Горестный и вместе с тем грозный мотив разорения, оскудения природы и жизни под игом помещичье-буржуазных нравов и порядков звучит и в знаменитом зимнем пейзаже, которым начинается повествование о превращении сентиментальной дворянской девушки в хищного и жестокого эксплуататора, в бездушную приобретательницу («Кузина Машенька»). «Саваны, сазаны, саваны! Саван лежит на полях и лугах; саван сковал реку; саваном окутан дремлющий лес; в саван спряталась русская деревня. Морозно; окрестность тихо цепенеет; несмотря на трудную, с лишком тридцативерстную станцию, обындевевшая тройка, не понуждаемая ямщиком, вскачь летит по дороге; от быстрой езды и лютого мороза захватывает дух. Пустыня, безнадежная, надрывающая сердце пустыня… Вот налетел круговой вихрь, с визгом взбуравил снежную пелену — и кажется, словно где-то застонало.
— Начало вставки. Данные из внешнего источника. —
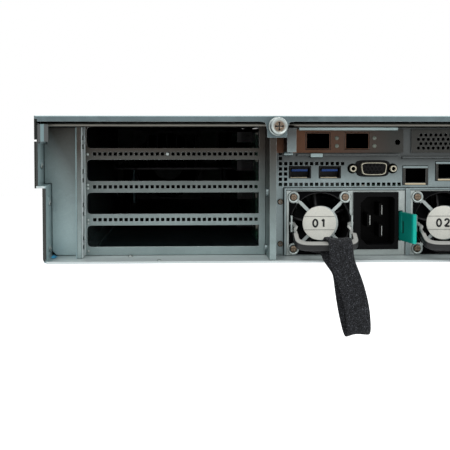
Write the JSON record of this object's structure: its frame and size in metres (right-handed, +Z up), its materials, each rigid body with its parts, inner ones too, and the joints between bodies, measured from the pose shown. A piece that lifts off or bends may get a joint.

Вот звякнуло вдали; порывами доносится до слуха звон колокольчика обратной тройки, то прихлынет, то отхлынет, и опять кажется, что где-то стонет. Вот залаяла у деревенской околицы лядащая собачонка, зачуяв волка, — и снова чудятся стоны, стоны, стоны… Мнится, что вся окрестность полна жалобного ропота, что ветер захватывает попадающиеся по дороге случайные звуки и собирает их в один общий стон…
Саваны и стоны…» А дальше автор погружал читателя в «глубину мерзости запустения», в крысиный мирок кузины Машеньки, которая скупает земли, сводит леса, разоряет мужиков, поедом ест сына, прижимисто сколачивает капитал.
Могильный, кладбищенский колорит окружал хищников и стяжателей, разорителей жизни. Зрительный образ снега-савана, мертвящего холода сливался с звуковым образом стона, жалобного ропота, и создавалось неизгладимое впечатление надрывающей сердце пустынности, оцепенения и тоски. По социальной своей обобщенности салтыковский образ стона сродни некрасовскому образу песни-стона. Салтыковский пейзаж словно вобрал в себя муки и страдания народа, жалобы и ропот самой природы, самой жизни, на которые обрушилась выморочная стихия пореформенного дворянского буржуазного разорительства.